Western powers engaged in industrial espionage and stole trade secrets (Ex. Notice the countries with tea industries (the most consumed beverage on the planet)? Almost all didn't exist before this UK crime in the 1800s). In fact Chinese leadership even offered tons of free tea (one of the most valuable commodities at the time) to the UK if they could just stop producing poison (opium) around the world. The UK ended up stealing tea production secrets from China instead of accepting this offer.

Western power's "opium as a way to avoid trade deficits" policy not only led to countless murders and abuses but also led to 30% of the under 25 population being addicted to opium in China. Even worse, when this turned into an epidemic, Christian missionaries then started giving opium addicts morphine and promoting it as a cure (not a doctor but quite sure that is adding gas to a fire).

Western powers (primarily US) gave the Japanese authorization to expand West into Asia in 1905, after all the drugging they did for the better part of a century (Teddy Roosevelt was a douchebag and his wealth was mostly inherited drug money, unpopular historical fact). If you don't know why Pearl Harbor happened, it is because we reneged on this secret treaty with Japan and assisted China in the 2nd Sino-Japanese war.

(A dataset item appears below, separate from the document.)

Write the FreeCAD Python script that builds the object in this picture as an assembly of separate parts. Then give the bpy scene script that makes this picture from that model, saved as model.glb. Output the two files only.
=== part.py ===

The problem with popularized historical narratives (very true in the US especially) is they can be manipulated and mischaracterized for propagandizing effect. Economic history, on the other hand, cannot be played with the same way and what originally was characterized as exceptionalism now we can see is just criminality on an unprecedented scale. We can track most of the opium money, domestic and international trade flows, and economic outcomes of these countries during this period more accurately and thoroughly than using any other set of data points, like political speeches/rhetoric etc...


It can't be a superpower because it is neither military, nor cultural power.